In the fifties Warners favored a select number of solid scifi/horror bills for the summer trade. THEM was produced inhouse, most of the others relatively inexpensive independent or foreign pick-ups allowing, I imagine, for hefty advertising budgets. 1957 must have been the peak year, with CURSE OF FRANKENSTEIN and X THE UNKNOWN coming along in early summer then THE ABOMINABLE SNOWMAN and THE BLACK SCORPION in the fall.

Of the three early Hammer 'X' outings, I'm afraid I've always preferred X THE UNKNOWN. Saw it when I was very young and vividly remember the shot of the swelling hand of a victim roasting in radioactivity. Creeped me out big time!

3:25 PM  
Blogger b piper said...

"That reminds me of the fabled female British censor who banned THE INVISIBLE MAN because he was naked.... Had no one told her that everyone is naked under his/her clothes?"

As kids my brothers and I were forced to go to the Saturday matinee every week, like it or not, so our mother could have the house to herself.

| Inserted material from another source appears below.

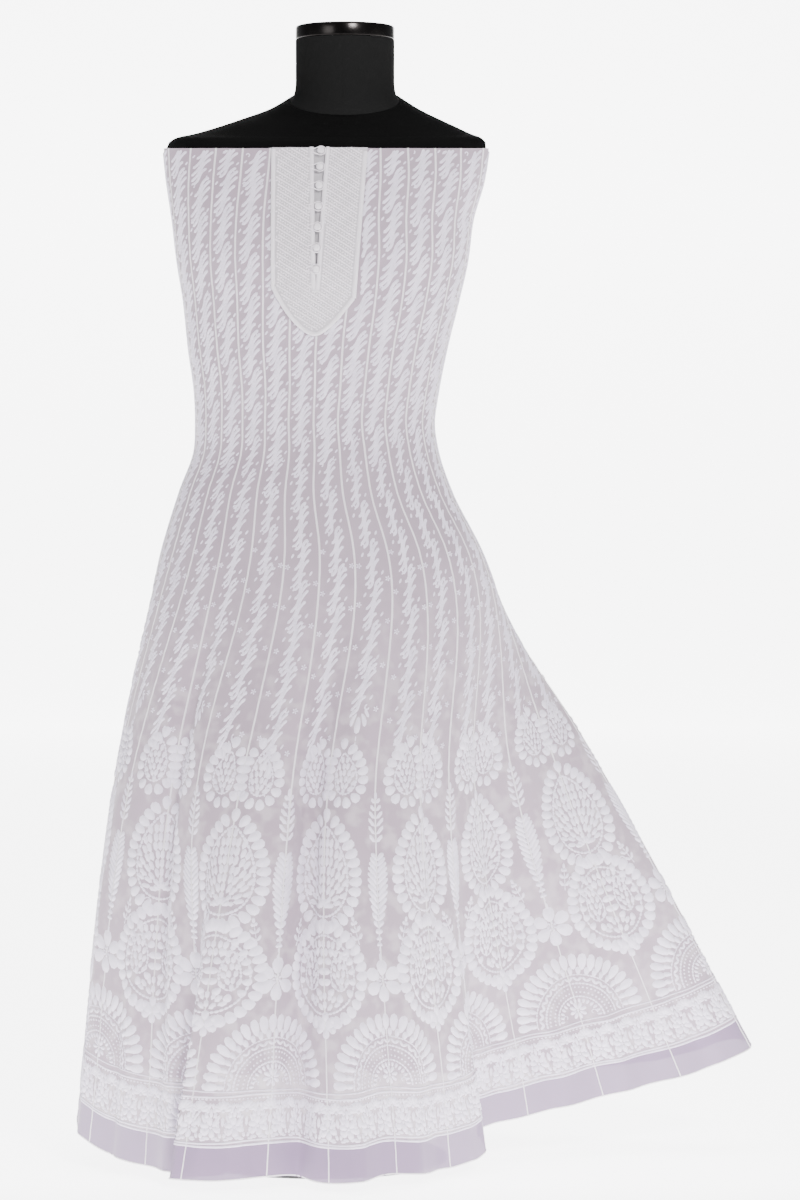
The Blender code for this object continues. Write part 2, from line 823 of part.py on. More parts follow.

The one exception was when GHOST IN THE INVISIBLE BIKINI played. She reasoned that if the bikini was invisible the ghost must be naked. If only...

8:14 PM  
Blogger Reg Hartt said...

Mothers...I went to see a horror film the name of which is long forgotten. With it was a short film that dramatically showed the flood in all of its detail. The narrator told us God promised never to do that again. Just as I said, "Yay, God," the narrator said, "Next time it will be FIRE!" Then we got the fire.

That was the moment I realized we die.

That night as I lay in bed thinking about death for the first time in my life I reflected that I might not be with my mother when she died. I went downstairs and gave her a hug.

As a result she cut me off horror films. Horror films had nothing to do with it.

I was probably 8 at the time.

As it turned out when my mother died I was not with her.

Good thing I gave her that hug when I did.